“Leve um homem e um boi ao matadouro.
O que berrar mais na hora do perigo é o homem, nem que seja o boi”.
(Torquato Neto)
Duas pré-estreias marcaram a reabertura do Museu da Imagem e do Som de Teresina no último sábado. Dois curtas, duas mulheres cineastas, duas sessões repletas de gente e um mesmo universo cênico: a tradição piauiense do bumba-meu-boi.
Milena Rocha (de quem já vi o lindo “Álbum de Família – carta 1”, de 2021) segue no gênero documentário, desta vez desbravando dois elementos tão característicos do Nordeste: a cultura e a religião. “Boi Romeiro” acompanha o mestre de boi Juninho e sua família em busca de pagar uma promessa feita por seu pai: levar o Boi Mimo de Santa Cruz de volta a sua casa, a cidade de Santa Cruz dos Milagres.

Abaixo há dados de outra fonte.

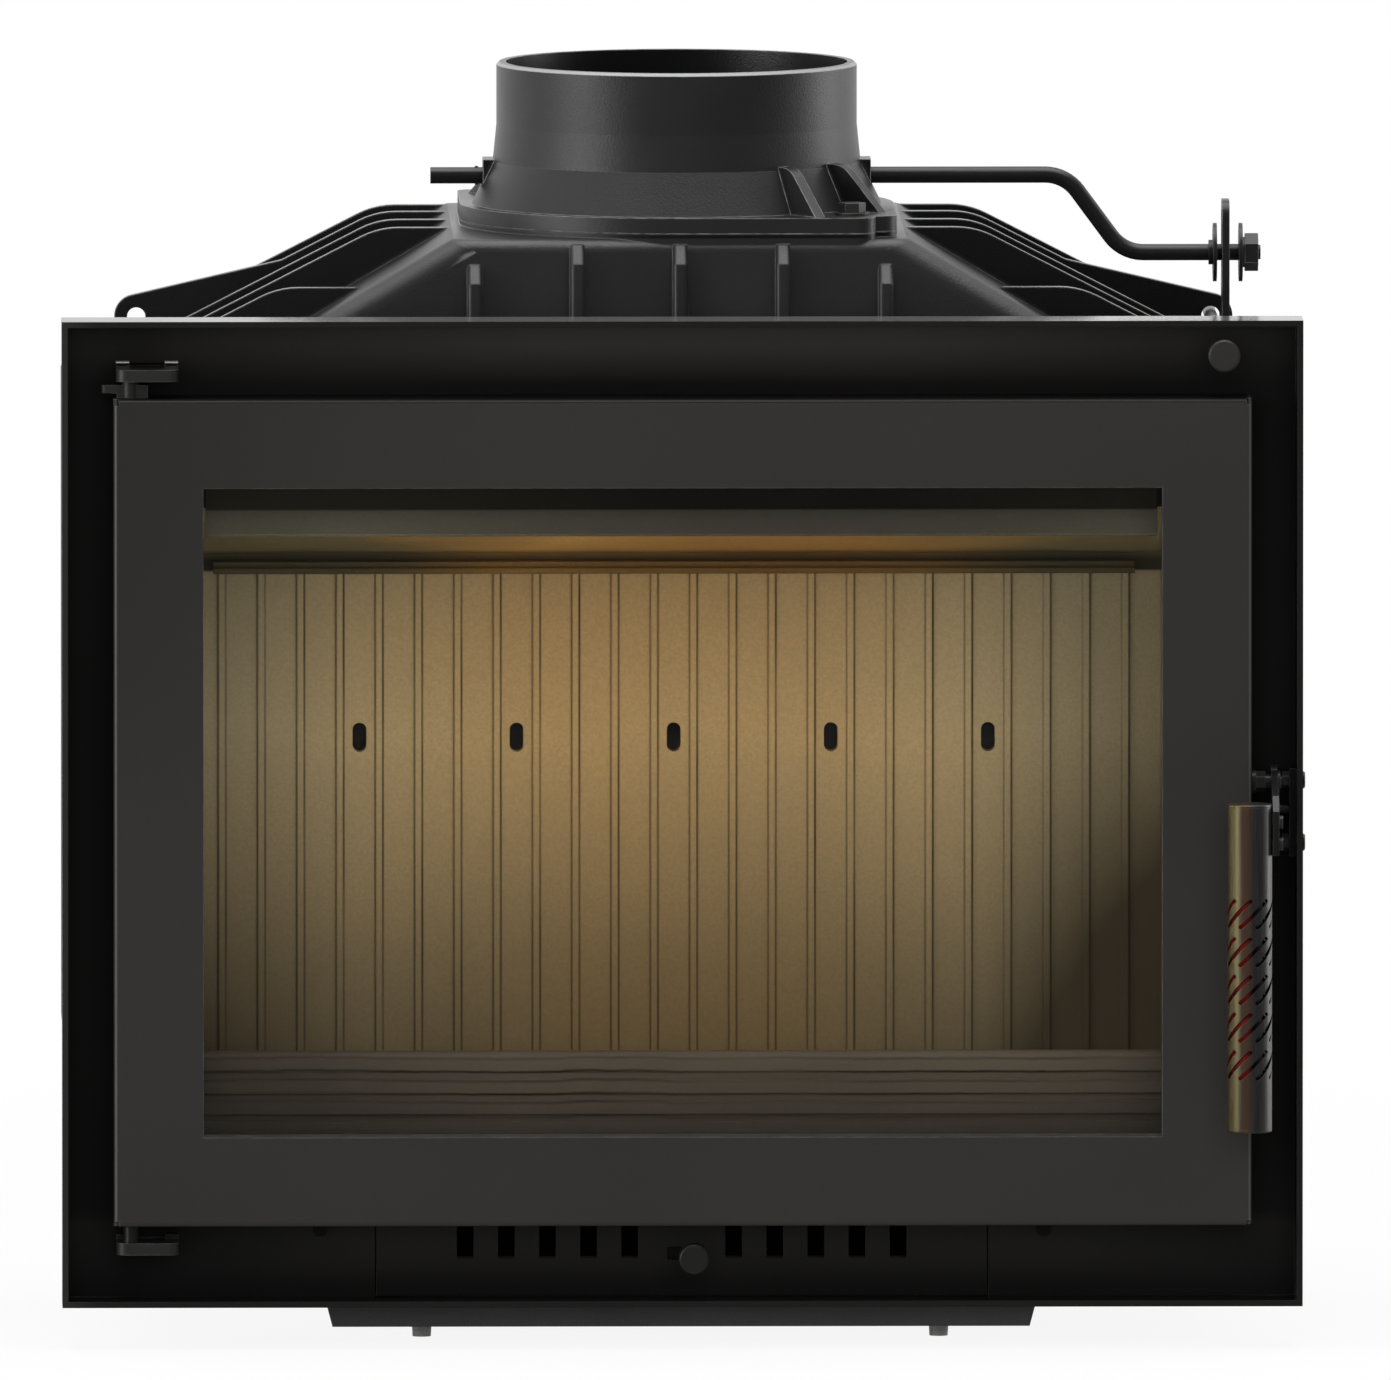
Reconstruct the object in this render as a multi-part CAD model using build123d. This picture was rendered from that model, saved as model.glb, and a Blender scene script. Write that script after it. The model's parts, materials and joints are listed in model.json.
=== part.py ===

Famosa por seu turismo religioso, a cidade piauiense é palco de romarias e procissões ao Santuário de Santa Cruz. Promessas, ex-votos e relatos de milagres levam fiéis a formarem a terceira maior romaria do Nordeste. Santa Cruz é também a terra da família de Milena, talvez por isso sua câmera se sente tão à vontade ao acompanhar Juninho e sua peregrinação.
O filme é feliz em captar o sentimento de comunidade e pertencimento dos brincantes, inclusive jovens e crianças, futuros responsáveis por manter acesa a chama da tradição. É também curioso ver o cruzamento dos símbolos folclóricos do bumba-meu-boi com o universo do catolicismo – por anos, em algumas regiões, a festa do boi foi proibida por ser uma manifestação de negros e indígenas.
O boi tem simbolismos diversos do lado de cá do país. A relação do homem com a natureza, superstição e crenças sertanejas, resiliência e esperança. Tudo isso pode ter estado no radar de Tássia Araújo, cineasta e artista visual, quando lá em 2012 idealizou o roteiro do que viraria sua primeira produção em ficção, o curta “Boi de salto”. Antes, em 2023, ela estreou seu longa documental “Comigo Num se Pode”.
O enredo popular inspira o roteiro: para satisfazer o desejo da grávida Catarina, pai Francisco mata o boi mais bonito da fazenda onde trabalha para extrair a língua, devorada com prazer pela mulher. Ao constatar a ausência do animal, o dono da fazenda sai em busca do casal, que foge para Teresina.

O filme traz ótimas atuações, como a do pernambucano Pedro Wagner (o traidor Pente Fino de Guerreiros do Sol, exclusivo Globoplay) e do estreante Mikael Costa, no papel de Abdias – na verdade, o filme é mais sobre ele e seu desejo de dançar de salto alto no grupo mais tradicional de bumba-meu-boi da cidade. Mikael é bailarino e nunca tinha atuado, revelando uma excelente preparação de elenco da equipe de Tássia. A direção de fotografia é de Maria Navarro (DAFB)
Real ou fictício, os personagens dos dois filmes encontram-se no desejo do impossível, nos sonhos nada convencionais, na reinvenção de si, no risco, nos corpos dissidentes, na busca por liberdade (de uma promessa? de uma regra?), na força de uma tradição – ainda que no caso de Abdias, ele mesmo tenha tido que inventar a sua, ao seu passo e no seu tempo. Porque do boi, tudo se aproveita: até o berro.
*O curta “Boi Romeiro” teve, antes do MIS, uma exibição especial na sede da Associação Boi Mimo de Santa Cruz. O filme “Boi de salto” deve seguir para exibições em festivais pelo Brasil. Ambos ainda não têm data para exibições em Teresina.